MINNEAPOLIS (WCCO) – After 18 negotiation sessions over six months, Twin Cities janitors have reached a tentative agreement with the cleaning companies that employ them.

Around 1 a.m. Monday, after 12 hours of negotiating, SEIU Local 26 and the Minneapolis-St. Paul Contract Cleaners Association reached a tentative agreement on a new four-year contract. This agreement comes before a second planned strike.

The union said the janitors will receive their largest wage increase in decades, along with steps to address heavy workloads and healthcare improvements.
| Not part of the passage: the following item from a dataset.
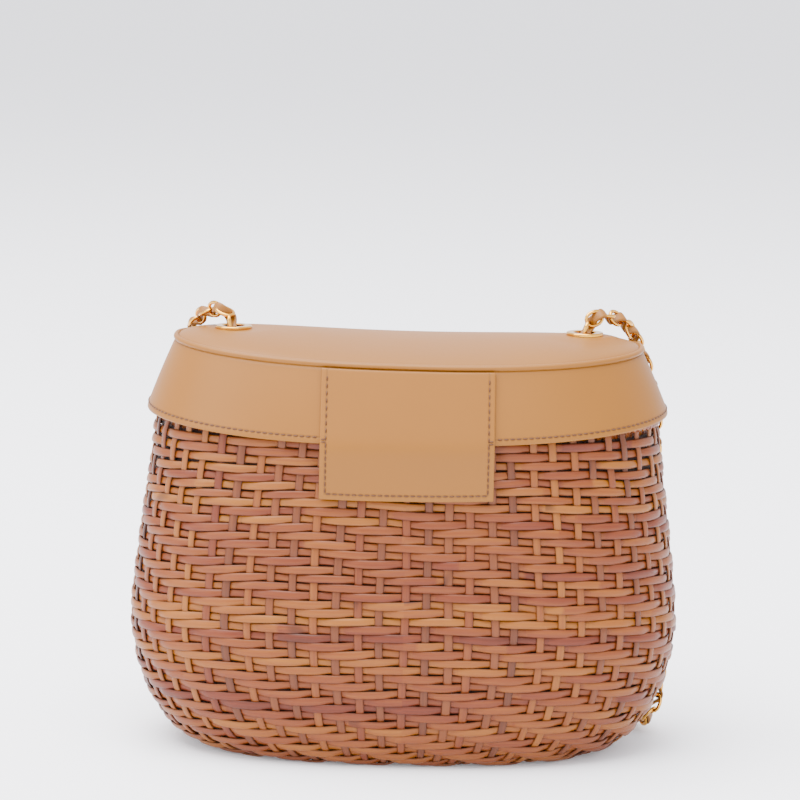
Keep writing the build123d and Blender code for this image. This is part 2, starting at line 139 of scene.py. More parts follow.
class StrapSizes(bpy.types.PropertyGroup):
    """The chain and the ribbon through it"""

    link_length: length("Link length", "Outside length of a link", 8.8)
    link_width: length("Link width", "Outside width of a link", 7.0)
    wire: length("Wire", "Thickness of the links' wire", 1.5)
    link_pitch: length("Link pitch", "From one link to the next", 6.2)
    ribbon_width: length("Ribbon width", "Width of the leather ribbon", 4.6)
    ribbon_thickness: length("Ribbon thickness", "Thickness of the leather ribbon", 1.1)
    ribbon_swing: length("Ribbon swing", "How far the ribbon humps out between links", 2.0)


class BagColours(bpy.types.PropertyGroup):
    """The finishes' colours"""

    leather: colour("Leather", "Smooth tan leather", 121, 74, 6)
    thread: colour("Thread", "Stitching thread", 76, 38, 6)
    cane_pale: colour("Pale cane", "The palest strips of cane", 126, 72, 6)
    cane_mid: colour("Cane", "Most strips of cane", 108, 51, 4)
    cane_red: colour("Red cane", "Redder strips of cane", 90, 31, 3)
    cane_dark: colour("Dark cane", "The darkest strips of cane", 58, 18, 2)
    stake_brown: colour("Brown stakes", "Stakes of darker cane", 84, 38, 8)
    gold: colour("Gold", "Polished gold plate", 210, 154, 64)
    cloth: colour("Cloth", "Lining cloth", 52, 22, 8)
    steel: colour("Steel", "Spring steel", 170, 172, 176)
    board: colour("Board", "Stiff board", 120, 96, 70)
    floor: colour("Floor", "Pale studio floor", 236, 236, 240)


def sizes():
    """The four groups of settings: basket, lid, strap, colours."""
    scene = bpy.context.scene
    return scene.bag_basket, scene.bag_lid, scene.bag_strap, scene.bag_colours


# ------------------------------------------------------------------ ovals and the basket's side

OVAL_POWER = 2.45


def oval(turn):
    """Points of the unit oval |x|^n + |y|^n = 1 at each turn."""
    c, s = np.cos(turn), np.sin(turn)
    return np.sign(c) * np.abs(c) ** (2 / OVAL_POWER), np.sign(s) * np.abs(s) ** (2 / OVAL_POWER)


def evenly_round(around, half_x, half_y):
    """Turns at shares of the way round an oval, from the middle of the hinge side towards +X."""
    turns = np.linspace(-pi / 2, 3 * pi / 2, 8001)
    x, y = oval(turns)
    run = np.concatenate([[0], np.cumsum(np.hypot(np.diff(x * half_x), np.diff(y * half_y)))])
    return np.interp(np.mod(around, 1), run / run[-1], turns), run[-1]


def basket_side(basket, floor=0.0, inset=0.0):
    """The basket's side from its base to its rim: length up the side, half length, half depth and height."""
    rise = np.linspace(0, pi / 2, 160)
    above = np.linspace(0, 1, 121)[1:]
    draw = above**1.25
    half_x = np.concatenate([
        basket.base_x + (basket.belly_x - inset - basket.base_x) * np.sin(rise),
        basket.belly_x - inset - draw * (basket.belly_x - basket.rim_x),
    ])
    half_y = np.concatenate([
        basket.base_y + (basket.belly_y - inset - basket.base_y) * np.sin(rise),
        basket.belly_y - inset - draw * (basket.belly_y - basket.rim_y),
    ])
    height = np.concatenate([
        basket.belly_z - (basket.belly_z - floor) * np.cos(rise),
        basket.belly_z + above * (basket.rim_z - basket.belly_z),
    ])
    step = np.hypot(np.diff((half_x + half_y) / 2), np.diff(height))
    return np.concatenate([[0], np.cumsum(step)]), half_x, half_y, height


def on_basket(basket, around, up, out):
    """Points and the face's normals, from a share of the way round, a length up the side and a distance out."""
    run, half_x, half_y, height = basket_side(basket)
    turn, _ = evenly_round(around, basket.belly_x, basket.belly_y)
    ux, uy = oval(turn)
    hx, hy, z = (np.interp(up, run, table) for table in (half_x, half_y, height))
    dx, dy, dz = (np.interp(up, run, np.gradient(table, run)) for table in (half_x, half_y, height))
    nx = np.sign(ux) * np.abs(ux) ** (OVAL_POWER - 1) / hx
    ny = np.sign(uy) * np.abs(uy) ** (OVAL_POWER - 1) / hy
    flat = np.hypot(nx, ny)
    nx, ny = nx / flat, ny / flat
    spread = dx * ux * nx + dy * uy * ny
    steep = np.hypot(dz, spread)
    normal = np.stack([nx * dz / steep, ny * dz / steep, -spread / steep], -1)
    near_rim = np.clip((z - 0.114) / 0.018, 0, 1)
    sag = basket.end_sag * np.abs(ux) ** 3 * np.clip(z / 0.08, 0, 1) * (1 - near_rim * near_rim * (3 - 2 * near_rim))
    place = np.stack([hx * ux, hy * uy, z * np.ones_like(ux) - sag], -1)
    return place + normal * np.asarray(out)[..., None], normal


def unit(vectors):
    return vectors / np.maximum(np.linalg.norm(vectors, axis=-1, keepdims=True), 1e-12)


# ------------------------------------------------------------------ meshes


def new_piece(name, mesh):
    """An object for a finished mesh."""
    piece = bpy.data.objects.new(name, mesh)
    bpy.context.scene.collection.objects.link(piece)
    return piece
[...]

In February the janitors staged a 24-hour strike, forming picket lines across the Twin Cities. The next week they forced their way inside the lobby of the US Bank building in downtown Minneapolis, until police escorted them out.

"What is most important about this is for all Minnesota workers to understand we all deserve to be able to live dreams," SEIU Local 26 President Javier Morillo said. "This should not be just the realm of the rich."

Morillo says thousands of janitors will make more than $15 dollars an hour immediately, while full-time janitors will reach $16.42 an hour by the end of the four-year deal, if the contract is accepted. Union officials say the deal also gives part-time janitors healthcare benefits.

"Part-timers will have a strong wage increase, access to health care for the first time, sick days for the first time," Morillo said.

And to deal with what janitors call a workload crisis, the agreement calls for the University of Minnesota to conduct a study.

"Having experts in ergonomics really look at any given situation, we hope, will lead us to a point where we have reasonable standards for what a worker should be able to do," Morillo said.

"We believe this settlement is in the mutual best interest of the employees, the employers and the customers we serve," St. Paul attorney John Nesse, chief negotiator for the Minneapolis-St. Paul Contract Cleaners Association, said.

Union membership is scheduled to vote on the agreement Saturday.